----- Information provided -----

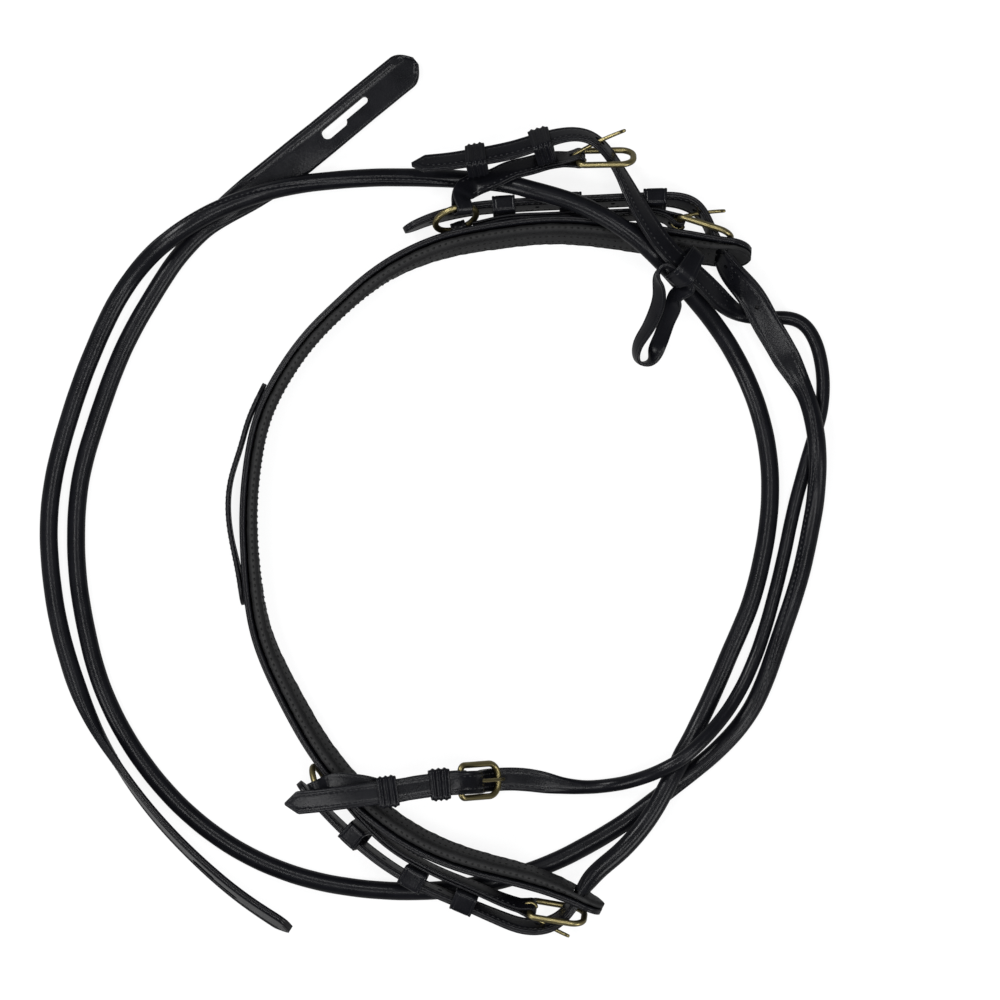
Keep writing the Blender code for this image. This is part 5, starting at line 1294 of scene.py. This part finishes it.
foldedStrap("neckTabUpper", "neck_tab_upper", tabUpper, "neck_upper", tabWidth, upperRing, 27)
foldedStrap("neckTabLower", "neck_tab_lower", tabLower, "neck_lower", tabWidth, lowerRing, 0)
foldedStrap("tugUpper", "tug_upper", tugUpper, "trace_upper", tugWidth)
foldedStrap("tugLower", "tug_lower", tugLower, "trace_lower", tugWidth)
print("tabs and tugs made")

# Rein runner on the neck strap, and the rein loop through its far side

runnerAt = neck.nearest(684, 267, 0.0, 0.3)
runnerReach = loopSizes["width"] / 2 + 2.05
bandPiece("reinRunner", "rein_runner", neck, runnerAt, neckSizes["width"] / 2 + 3.1, runnerReach, runnerReach,
          2.0, loopSizes["width"], 3.7, paint=blackLeather)
loopAway = neckSizes["width"] / 2 + gap + 0.1 + loopSizes["thickness"] / 2
loopAt = station(*loopSizes.values(), 6.0)


def loopStation(ahead, sideways=0.0):
    place = neck.point(runnerAt + ahead * mm, -(loopAway + sideways) * mm, 0.0)
    return stationOf(place, neck.at(runnerAt)[3][0], loopSizes["width"] - 0.9, loopSizes["thickness"])


def loopCorner(ahead, sideways, out, way):
    # a station near the runner, in millimetres from the loop's place in it
    place = worldOf(*neck.one(runnerAt)[:4])(ahead, -(loopAway + sideways), out)
    return stationOf(place, way, *loopSizes.values())


rein = Route([
    *each(loopStation, (0.3,), (3.0,), (5.6,), (8.0, 0.5)),
    loopCorner(8.0, 2.9, -8.8, (0.6, 0.3, 0.75)),
    *each(loopAt, (673, 305, 31.0, (0.85, 0.2, 0.5)), (667, 321, 21.5, (0.95, 0.3, 0.1)),
        (660.5, 339, 12.5, (0.95, 0.35, 0.1)), (655, 353, 7.5, (0.8, 0.3, 0.5)),
        (648, 363.5, 5.4, (0.4, 0.1, 0.9)), (639, 363, 5.4, (0.1, 0.1, 0.95)),
        (636, 351, 8.0, (0.3, 0.1, 0.9)), (644, 334, 15.5, (0.45, 0.2, 0.85)),
        (653.5, 316, 26.5, (0.5, 0.3, 0.8)), (658.5, 299, 35.5, (0.4, 0.45, 0.8))),
    *each(loopCorner, (-5.1, 5.1, -10.9, (0.3, 0.6, 0.75)), (-10.6, 1.6, -4.4, (0.35, 0.5, 0.75))),
    *each(loopStation, (-7.6, 0.2), (-5.0,), (-3.0,), (-0.3,)),
], 1.6)
reinCut = {**leatherCut, "step": 0.8, "corner": 0.6, "crease": 0.16, "creaseIn": 1.7, "creaseWide": 0.4,
           "layer": 0.1}
strapPiece("reinLoop", "rein_loop", rein, ("flat", "flat"), reinCut, body="rein_runner")
print("rein loop made")

sizes = {"cad": [list(v) for v in cadBox], "scene": [list(v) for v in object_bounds()]}
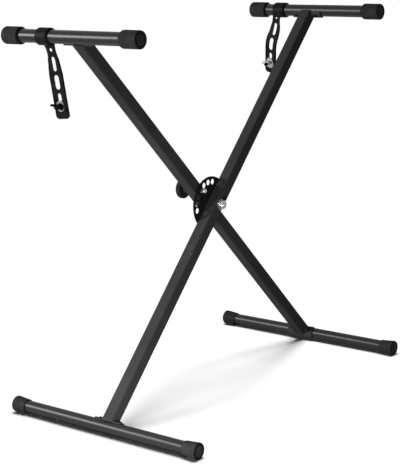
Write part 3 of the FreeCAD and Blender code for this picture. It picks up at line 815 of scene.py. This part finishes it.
def makeFloor(facts):
    # white near the stand with its shadow, and an even white further out
    half = facts["size"] / 2
    mesh = bpy.data.meshes.new("floor")
    corners = [(-half, -half, 0), (half, -half, 0), (half, half, 0), (-half, half, 0)]
    mesh.from_pydata(corners, [], [(0, 1, 2, 3)])
    floor = bpy.data.objects.new("floor", mesh)
    scene.collection.objects.link(floor)
    material, tree, shader = startMaterial("floorWhite", 0.0)
    seen = seenDirectly(tree)
    bounced = (facts["bounceColour"],) * 3 + (1,)
    shown = (facts["shownColour"],) * 3 + (1,)
    tree.links.new(mixColour(tree, seen, bounced, shown), shader.inputs["Base Color"])
    shader.inputs["Roughness"].default_value = 1.0
    distance = tree.nodes.new("ShaderNodeVectorMath")
    distance.operation = "LENGTH"
    tree.links.new(coordinates(tree), distance.inputs[0])
    fade = mapRange(tree, distance.outputs["Value"], facts["fadeFrom"], facts["fadeTo"])
    even = tree.nodes.new("ShaderNodeEmission")
    blend = tree.nodes.new("ShaderNodeMixShader")
    tree.links.new(arithmetic(tree, "MULTIPLY", fade, seen), blend.inputs["Fac"])
    tree.links.new(shader.outputs["BSDF"], blend.inputs[1])
    tree.links.new(even.outputs["Emission"], blend.inputs[2])
    tree.links.new(blend.outputs["Shader"], tree.nodes["Material Output"].inputs["Surface"])
    mesh.materials.append(material)
    return floor


def makeLamp(name, facts, floor):
    data = bpy.data.lights.new(name, "AREA")
    data.size = facts["size"]
    data.energy = facts["power"]
    lamp = bpy.data.objects.new(name, data)
    lamp.location = facts["place"]
    lamp.rotation_mode = "QUATERNION"
    lamp.rotation_quaternion = (facts["place"] - facts["aim"]).to_track_quat("Z", "Y")
    scene.collection.objects.link(lamp)
    receivers = bpy.data.collections.new(name + "Receivers")  # the floor alone, or all but the floor
    receivers.objects.link(floor)
    lamp.light_linking.receiver_collection = receivers
    if facts["lights"] == "stand":
        receivers.collection_objects[0].light_linking.link_state = "EXCLUDE"


def makeWorld(facts):
    world = bpy.data.worlds.new("studio")
    scene.world = world
    world.use_nodes = True
    tree = world.node_tree
    background = tree.nodes["Background"]
    background.inputs["Color"].default_value = (1, 1, 1, 1)
    strength = mapRange(tree, seenDirectly(tree), 0.0, 1.0, facts["strength"], facts["shownStrength"])
    tree.links.new(strength, background.inputs["Strength"])


floor = makeFloor(floorFacts)
for lampName, lampValues in lampFacts.items():
    makeLamp(lampName, lampValues, floor)
makeWorld(worldFacts)
scene.view_settings.view_transform = "Standard"
print("studio lit")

-----

◆ **What you should do**
Return only the exact lines from the opening of the records through the line that contains "loopAt = station(*loopSizes.values(), 6.0)", both included.

◆ **Response to this task**
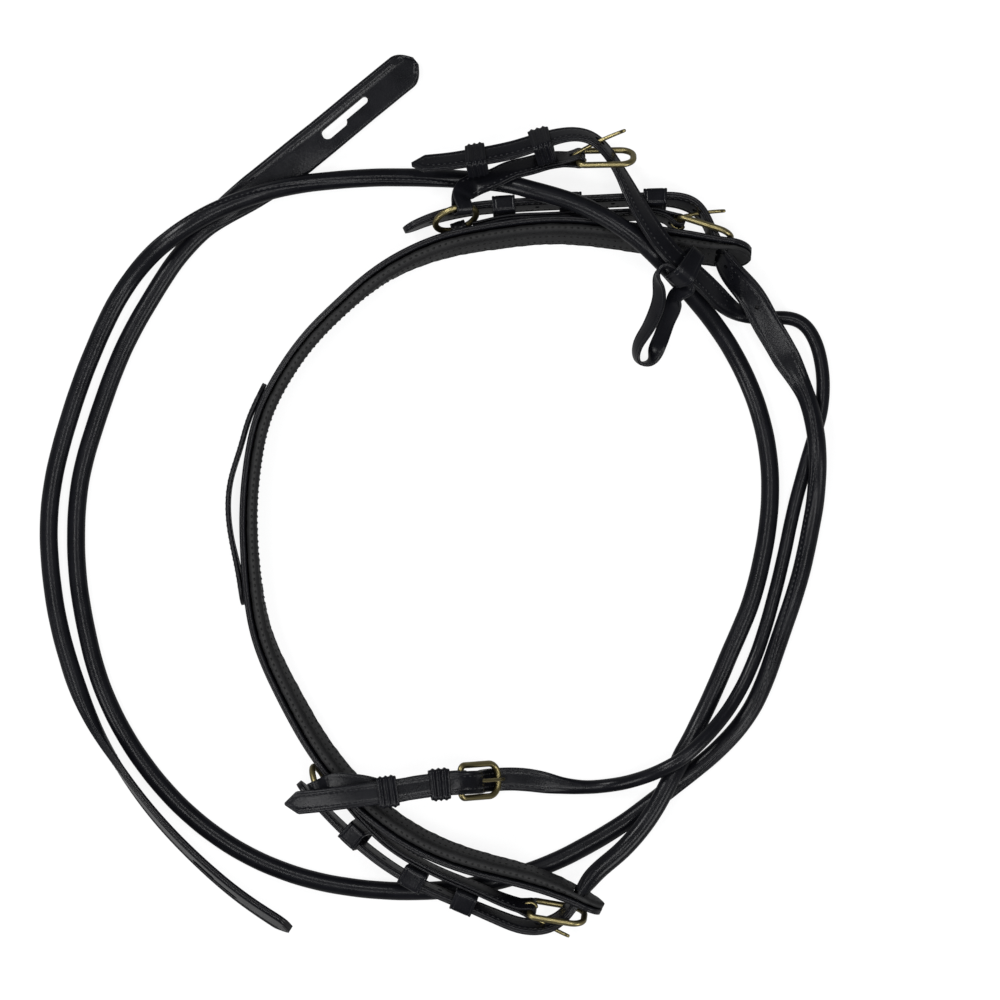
Keep writing the Blender code for this image. This is part 5, starting at line 1294 of scene.py. This part finishes it.
foldedStrap("neckTabUpper", "neck_tab_upper", tabUpper, "neck_upper", tabWidth, upperRing, 27)
foldedStrap("neckTabLower", "neck_tab_lower", tabLower, "neck_lower", tabWidth, lowerRing, 0)
foldedStrap("tugUpper", "tug_upper", tugUpper, "trace_upper", tugWidth)
foldedStrap("tugLower", "tug_lower", tugLower, "trace_lower", tugWidth)
print("tabs and tugs made")

# Rein runner on the neck strap, and the rein loop through its far side

runnerAt = neck.nearest(684, 267, 0.0, 0.3)
runnerReach = loopSizes["width"] / 2 + 2.05
bandPiece("reinRunner", "rein_runner", neck, runnerAt, neckSizes["width"] / 2 + 3.1, runnerReach, runnerReach,
          2.0, loopSizes["width"], 3.7, paint=blackLeather)
loopAway = neckSizes["width"] / 2 + gap + 0.1 + loopSizes["thickness"] / 2
loopAt = station(*loopSizes.values(), 6.0)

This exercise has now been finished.